Actually it's been more than a few months. About 6 months or so.
I am not attributing how my mental is working now solely because of one person, it's wrong to blame someone else for what is going on in your head or how you act unless the actions they impressed on you are at such a degree that it leaves a long lasting mark.
Flashback to February of 2016. I meet a girl I've been talking to for months at a party in the city. All I was expecting that night was to hang out with someone new, go home, and crash on my bed. I probably had homework that needed to be done that night too...
As both of us are exiting the house where the function was at, I begin to tell her goodbye and that I'll give her a yell the next day. She came with a friend, so I was expecting that she would go back with her friend just as she came with her. Instead, she follows me as I am walking back towards my place and decides to stick around for the night. At this point, my mind is questioning the situation with phrases like "What the hell is going on?" and "I really thought I was going to get some sleep tonight, guess that isn't going down.". We get pizza from the local eatery and watch a really, really bad scary movie on the couch at my apartment. Eventually, she decides to stay the night. In one night I met a really pretty girl, cuddled with her on my couch, and had her in the same bed as me to snooze for a few hours. Oh, and everything that transpired that night was unintentional.
That's how we met. Conventional? Not so much. Traditional? God no.
For the next 3 months after the night I met her, the same trend would transpire 5 out of 7 days of the week. Usually we would get dinner, walk around the city, go to the river, relationship things. Even with all the time that we spent together on a daily basis, this girl wasn't my girlfriend.
One night we're walking back to my car so I can take her home. We had just finished relaxing at my place, so the mood was extremely mellow and calm. Ideal time to ask a girl to officially be yours, right?

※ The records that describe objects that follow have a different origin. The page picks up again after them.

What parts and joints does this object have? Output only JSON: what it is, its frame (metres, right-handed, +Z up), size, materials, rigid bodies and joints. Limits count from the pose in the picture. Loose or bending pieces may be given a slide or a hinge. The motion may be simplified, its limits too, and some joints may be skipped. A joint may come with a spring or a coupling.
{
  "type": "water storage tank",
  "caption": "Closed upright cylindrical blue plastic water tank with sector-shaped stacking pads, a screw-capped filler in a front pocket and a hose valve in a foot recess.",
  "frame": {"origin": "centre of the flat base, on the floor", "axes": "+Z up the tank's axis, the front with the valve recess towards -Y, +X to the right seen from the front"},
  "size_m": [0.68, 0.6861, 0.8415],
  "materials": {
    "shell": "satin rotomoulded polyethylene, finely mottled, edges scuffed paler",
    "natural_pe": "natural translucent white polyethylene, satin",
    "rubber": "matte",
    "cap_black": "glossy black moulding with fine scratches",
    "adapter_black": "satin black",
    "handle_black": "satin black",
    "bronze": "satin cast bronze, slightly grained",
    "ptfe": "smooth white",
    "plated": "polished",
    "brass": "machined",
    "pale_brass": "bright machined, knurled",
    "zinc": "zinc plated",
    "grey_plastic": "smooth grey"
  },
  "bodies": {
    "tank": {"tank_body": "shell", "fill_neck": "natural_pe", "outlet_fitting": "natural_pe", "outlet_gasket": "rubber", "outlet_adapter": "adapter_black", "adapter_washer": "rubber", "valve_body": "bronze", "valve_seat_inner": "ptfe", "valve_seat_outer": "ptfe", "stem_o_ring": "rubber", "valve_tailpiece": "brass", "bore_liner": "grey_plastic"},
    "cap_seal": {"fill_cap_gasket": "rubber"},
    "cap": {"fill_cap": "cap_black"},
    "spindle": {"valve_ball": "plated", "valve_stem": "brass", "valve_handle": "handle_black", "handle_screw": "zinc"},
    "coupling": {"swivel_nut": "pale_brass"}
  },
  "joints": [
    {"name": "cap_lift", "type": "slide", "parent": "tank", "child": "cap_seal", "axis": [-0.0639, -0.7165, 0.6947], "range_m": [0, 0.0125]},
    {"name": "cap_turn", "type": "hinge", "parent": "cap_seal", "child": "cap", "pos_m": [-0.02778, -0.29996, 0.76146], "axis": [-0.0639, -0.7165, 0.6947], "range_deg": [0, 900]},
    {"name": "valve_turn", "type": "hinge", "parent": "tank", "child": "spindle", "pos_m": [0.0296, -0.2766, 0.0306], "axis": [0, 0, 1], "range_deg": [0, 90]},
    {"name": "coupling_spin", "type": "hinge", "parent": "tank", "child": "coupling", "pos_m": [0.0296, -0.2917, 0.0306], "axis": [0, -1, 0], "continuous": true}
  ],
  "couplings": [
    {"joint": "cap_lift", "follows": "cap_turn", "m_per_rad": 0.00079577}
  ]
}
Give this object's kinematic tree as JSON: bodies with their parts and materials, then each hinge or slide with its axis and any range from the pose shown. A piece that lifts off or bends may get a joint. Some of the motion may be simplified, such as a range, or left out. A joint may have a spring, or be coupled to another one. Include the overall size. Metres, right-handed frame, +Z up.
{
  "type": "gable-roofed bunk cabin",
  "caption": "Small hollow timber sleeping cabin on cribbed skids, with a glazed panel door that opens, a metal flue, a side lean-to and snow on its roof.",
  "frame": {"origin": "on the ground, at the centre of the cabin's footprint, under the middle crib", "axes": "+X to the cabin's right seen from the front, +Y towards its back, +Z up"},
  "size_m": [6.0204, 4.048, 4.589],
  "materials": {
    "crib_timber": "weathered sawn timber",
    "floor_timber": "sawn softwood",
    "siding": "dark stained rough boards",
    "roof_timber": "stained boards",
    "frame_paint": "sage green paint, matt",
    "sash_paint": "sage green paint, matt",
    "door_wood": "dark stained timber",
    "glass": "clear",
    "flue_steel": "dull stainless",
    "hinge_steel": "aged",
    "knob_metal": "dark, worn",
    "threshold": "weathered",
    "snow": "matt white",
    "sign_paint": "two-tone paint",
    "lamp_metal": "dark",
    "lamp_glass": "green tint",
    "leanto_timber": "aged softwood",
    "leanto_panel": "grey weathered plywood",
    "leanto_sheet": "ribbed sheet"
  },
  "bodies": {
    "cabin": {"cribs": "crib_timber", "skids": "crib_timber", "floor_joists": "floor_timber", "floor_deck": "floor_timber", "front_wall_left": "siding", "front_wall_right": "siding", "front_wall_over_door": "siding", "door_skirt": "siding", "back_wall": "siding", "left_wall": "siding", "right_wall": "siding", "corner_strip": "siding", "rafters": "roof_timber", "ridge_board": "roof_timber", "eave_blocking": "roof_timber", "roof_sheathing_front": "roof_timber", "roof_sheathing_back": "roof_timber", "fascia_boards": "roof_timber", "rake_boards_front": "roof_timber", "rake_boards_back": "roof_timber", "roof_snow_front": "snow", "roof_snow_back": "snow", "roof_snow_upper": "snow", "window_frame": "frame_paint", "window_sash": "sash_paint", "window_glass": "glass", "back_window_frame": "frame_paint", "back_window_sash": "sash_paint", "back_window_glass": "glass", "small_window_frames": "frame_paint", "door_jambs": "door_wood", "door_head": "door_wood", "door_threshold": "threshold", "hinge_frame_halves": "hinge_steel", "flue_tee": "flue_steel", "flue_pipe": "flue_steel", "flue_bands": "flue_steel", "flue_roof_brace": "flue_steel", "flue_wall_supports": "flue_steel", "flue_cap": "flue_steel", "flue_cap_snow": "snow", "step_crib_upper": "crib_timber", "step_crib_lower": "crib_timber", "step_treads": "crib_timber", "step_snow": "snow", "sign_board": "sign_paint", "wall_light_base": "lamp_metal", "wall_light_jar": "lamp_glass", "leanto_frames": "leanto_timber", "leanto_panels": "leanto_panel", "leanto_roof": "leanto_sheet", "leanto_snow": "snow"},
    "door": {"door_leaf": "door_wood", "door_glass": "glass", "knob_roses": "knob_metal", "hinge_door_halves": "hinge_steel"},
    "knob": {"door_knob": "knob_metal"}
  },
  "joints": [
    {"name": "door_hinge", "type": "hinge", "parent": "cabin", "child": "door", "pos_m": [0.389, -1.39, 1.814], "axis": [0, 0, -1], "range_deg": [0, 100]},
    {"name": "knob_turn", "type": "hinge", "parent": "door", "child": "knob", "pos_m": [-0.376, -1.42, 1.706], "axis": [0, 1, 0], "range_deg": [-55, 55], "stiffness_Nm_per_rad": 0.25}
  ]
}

She said yes, although it wasn't an enthusiastic "Oh my God, yes I'll be yours!". Maybe that should have been a sign to me that I shouldn't make the situation that I am in with this girl more complicated than it already is. The subsequent months after we began dating were a roller coaster of emotions, thrills, vocal matches, partying, distress, and disappointment.
We never really fought, and if we did I was never the one to ignite the fire. I'm usually someone who likes to avoid conflict and any kind of altercation.

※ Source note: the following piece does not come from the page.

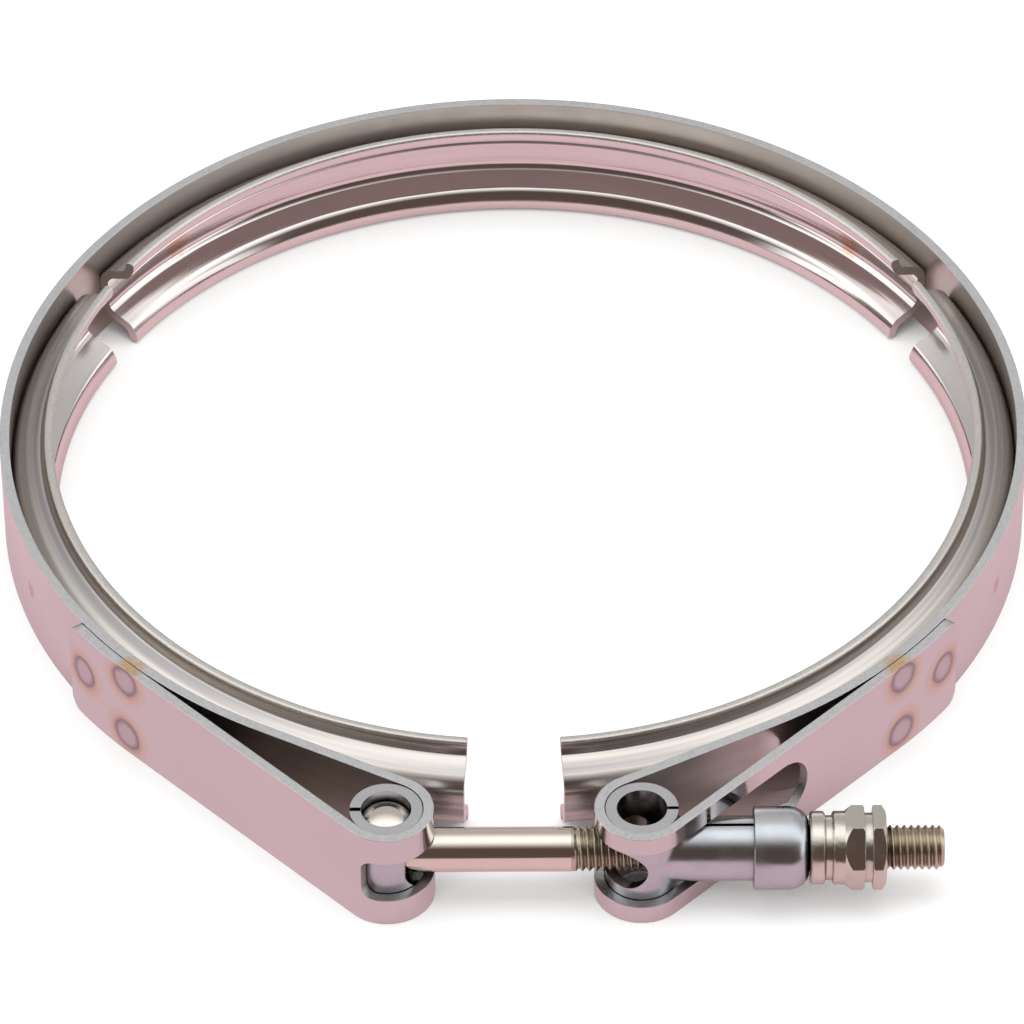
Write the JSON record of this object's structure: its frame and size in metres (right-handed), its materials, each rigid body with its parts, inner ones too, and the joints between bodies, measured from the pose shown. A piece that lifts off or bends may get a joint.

There were many, many occasions where I would be in the dog house with her. Whether I was late to dinner by a few minutes, talking to all of my so called "other girlfriends" (complete bullshit), or not being talkative with her, something I did on the daily irked her to no end. I could not appease this girl as much as she wish I would.
Even with all of the negative, there were many great things about her. She's a humanitarian in my eyes, loves the outdoors, and has a great sense of style. The list goes on. She was smart, adventurous, exquisite music taste, and made some great coffee.
Fast forward to June/July of 2016. Our relationship is getting bumpier than an unpaved back road in Powhatan. It seems as if she is upset or displeased with me everyday, and I could not deal with another one of her tantrums consisting of quiet rage and incredulous insults.
I eventually break up with her, and I didn't take too much. When you feel as if you are being attacked and unappreciated by someone you've devoted your time, effort, and emotion into it isn't difficult to become unattached from them. We both shed a few tears and gave each other one last kiss. It wasn't really the last kiss though...
We would still spend loads of time together, hanging at her parents house or her best friends abode. But during this awkward limbo of our "not dating but were still together, kind of? " phase, one night really defined where we stood in regards to our relationship.
August 2016. I'm at a party with my friends in Washington D.C/Northern Virginia. Earlier that day, I had posted a picture of me and two of my closer companions (both of them of the opposite sex). It's getting really close to 12 am, and I receive a phone call. At this point of the night, I've already downed several beers and other alcoholic beverages to quench my thirst. To no avail, it is my almost girlfriend but not girlfriend lighting my line up. She rings me out about hanging with other girls and posting them on social media. She would later exclaim "I would never do that shit to you, so why the fuck would you do it to me?" and "You never cared about me to begin with." Drunk, none of these statement really phase me. It was more of a in one ear, out the other feeling. But, one phrase she did sling out that caught my attention was "If you ever post another picture with another girl, I will never talk to you again.". How did I react to this? My first reaction was one of confusion. Why is this girl yelling at me still about something that is REALLY not that important? Does she really think she is going to control how I act? Does she actually think I'm disrespecting her?
At that point, I was completely over whatever was left of our relationship. I could not deal with the ambiguities and ailments that lied between us.
So, how did this girl affect my mental? Today, I am still not even sure what she did to my mind. All I do know is that I haven't been able to think like I used to. I have more mental lags than before. I feel lost, and that is probably the worst of them all. Maybe all of the negativity that transpired between us is still lingering in my noggin. Maybe it's the fact that I occasionally think about her smile or how sweet her hugs were. Or, it could be the fact that I got a concussion in September.
Nevertheless, girls that you allow to be in a position of importance in your life, like your girlfriend, really play a major role in how your mind works and how you act. Whether you are broken up with her or not, the effects from your relationship will tag along with you for a very, very long time.